Crimson Faces Defending Ivy Champion Bruins Tonight

By Ted G. Rose

For the first time in 10 years, the 1990-91 Harvard men's ice hockey team was not crowned champion of the Ivy League.

Instead, an upstart Brown team took the title.

And, make no mistake about it, Harvard hasn't forgotten.

"Coach [Ronn Tomassoni] put a picture of their team up on the wall calling them Ivy Champions," senior forward Tim Burke said. "It's kind of embarrassing to win nine years in a row and then lose to Brown."

Tonight, the Crimson will gets its first crack this season at the...get this...Ivy League Champion Brown Bruins.

Sound like revenge?

Harvard sure hopes so.

The Crimson (3-0-1, ECAC 3-0-1) will roll into Meehan Auditorium in Providence and try to teach Brown (2-2-0, 2-2-0) a lesson that it will not forget soon.

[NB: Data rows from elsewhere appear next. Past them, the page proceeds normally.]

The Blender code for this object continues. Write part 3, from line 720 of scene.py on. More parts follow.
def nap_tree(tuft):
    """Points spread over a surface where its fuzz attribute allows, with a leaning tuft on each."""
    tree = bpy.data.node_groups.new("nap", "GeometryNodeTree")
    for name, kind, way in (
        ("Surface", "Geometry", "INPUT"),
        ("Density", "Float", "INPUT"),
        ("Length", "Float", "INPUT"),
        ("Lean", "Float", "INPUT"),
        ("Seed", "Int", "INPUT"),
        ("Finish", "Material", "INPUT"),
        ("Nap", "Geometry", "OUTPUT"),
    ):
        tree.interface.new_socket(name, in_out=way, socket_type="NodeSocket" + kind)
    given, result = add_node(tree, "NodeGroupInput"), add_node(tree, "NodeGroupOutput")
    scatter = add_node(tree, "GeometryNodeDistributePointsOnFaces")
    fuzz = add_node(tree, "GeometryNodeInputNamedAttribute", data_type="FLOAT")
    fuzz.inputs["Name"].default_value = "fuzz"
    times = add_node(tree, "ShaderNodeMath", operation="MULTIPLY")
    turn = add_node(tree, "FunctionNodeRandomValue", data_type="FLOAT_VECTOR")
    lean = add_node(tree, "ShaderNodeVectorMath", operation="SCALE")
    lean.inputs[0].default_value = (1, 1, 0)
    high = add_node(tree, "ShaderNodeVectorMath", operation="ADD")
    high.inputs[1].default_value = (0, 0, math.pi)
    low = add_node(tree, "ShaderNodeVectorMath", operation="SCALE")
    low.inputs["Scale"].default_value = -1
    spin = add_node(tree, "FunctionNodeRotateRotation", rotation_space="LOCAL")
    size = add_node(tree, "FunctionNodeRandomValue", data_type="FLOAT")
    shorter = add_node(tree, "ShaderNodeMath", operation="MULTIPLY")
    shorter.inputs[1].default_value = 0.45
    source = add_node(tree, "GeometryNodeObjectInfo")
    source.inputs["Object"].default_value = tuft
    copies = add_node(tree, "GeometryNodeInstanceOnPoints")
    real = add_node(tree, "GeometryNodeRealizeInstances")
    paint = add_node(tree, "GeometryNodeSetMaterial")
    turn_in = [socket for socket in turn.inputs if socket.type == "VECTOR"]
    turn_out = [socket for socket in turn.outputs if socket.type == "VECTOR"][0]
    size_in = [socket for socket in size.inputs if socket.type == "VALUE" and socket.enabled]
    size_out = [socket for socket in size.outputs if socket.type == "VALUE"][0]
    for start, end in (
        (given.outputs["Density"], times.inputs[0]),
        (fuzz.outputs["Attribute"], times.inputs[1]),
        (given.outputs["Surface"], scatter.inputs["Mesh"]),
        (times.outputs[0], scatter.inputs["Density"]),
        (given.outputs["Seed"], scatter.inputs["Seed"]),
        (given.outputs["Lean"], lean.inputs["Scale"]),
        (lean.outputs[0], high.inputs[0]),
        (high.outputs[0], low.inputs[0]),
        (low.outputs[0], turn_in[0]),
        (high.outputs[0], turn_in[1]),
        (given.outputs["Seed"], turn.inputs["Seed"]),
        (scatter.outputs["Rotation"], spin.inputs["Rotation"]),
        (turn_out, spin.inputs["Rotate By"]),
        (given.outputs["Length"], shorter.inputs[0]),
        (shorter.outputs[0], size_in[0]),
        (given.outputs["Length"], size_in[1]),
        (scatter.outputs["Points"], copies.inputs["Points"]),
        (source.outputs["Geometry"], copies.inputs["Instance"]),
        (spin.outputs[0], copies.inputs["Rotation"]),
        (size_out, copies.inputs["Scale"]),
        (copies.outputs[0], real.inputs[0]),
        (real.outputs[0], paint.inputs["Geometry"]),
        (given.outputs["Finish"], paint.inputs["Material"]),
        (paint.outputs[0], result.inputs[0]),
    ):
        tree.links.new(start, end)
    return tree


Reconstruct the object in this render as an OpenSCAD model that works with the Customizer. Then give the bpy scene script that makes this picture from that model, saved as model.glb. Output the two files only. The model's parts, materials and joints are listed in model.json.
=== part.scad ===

The Bears and the Crimson lock horns tonight and then again on Saturday night at Bright Center in a home-and-home series that will go a long way to shaping this year's Ivy League race.

"Brown kind of snuck up on everyone last year," junior forward Steve Flomenhoft said. "It's certainly something that has been on the forefront of our minds. The Ivy League is an important milestone."

Not only does Harvard want to take the Ivy champs to school, but the team also hopes to get back on track and claim sole possession of first place in the ECAC.

The team is coming off its first setback of the season: a 2-2 tie against an improved Yale squad.

Despite outshooting the Elis, 49-30, the Crimson offense, for the first time this season, failed to score enough to win.

"After the game, everyone was pretty frustrated," Burke said. "You shouldn't lose to an inferior team at home."

Although the team was disappointed with the tie to Yale, Burke said the team wasn't worried.

"It's nothing to panic about," Burke said. "It didn't cost us two points. If we can beat Brown twice this week everything will be forgotten."

In order to sweep Brown this week, Harvard will have to go through a squad which is virtually unchanged from last year. The Browns have 21 out of the 24 skaters remaining after their Ivy Championship season.

The Brown offense has been led this season by last year's top-scoring juniors Scott Hanley and Derek Chauvatte.

"They've been playing really well. Almost their whole team is back from last year," Burke said. "They're a good team, but they are by no means a better team than us."

In addition to dealing with Brown, Harvard has to contend again with being on the road, where it lost 12 of 15 games last season.

"We'd like to establish ourselves as a good road team," explained Flomenhoft. "Obviously, this would be a good place to do it."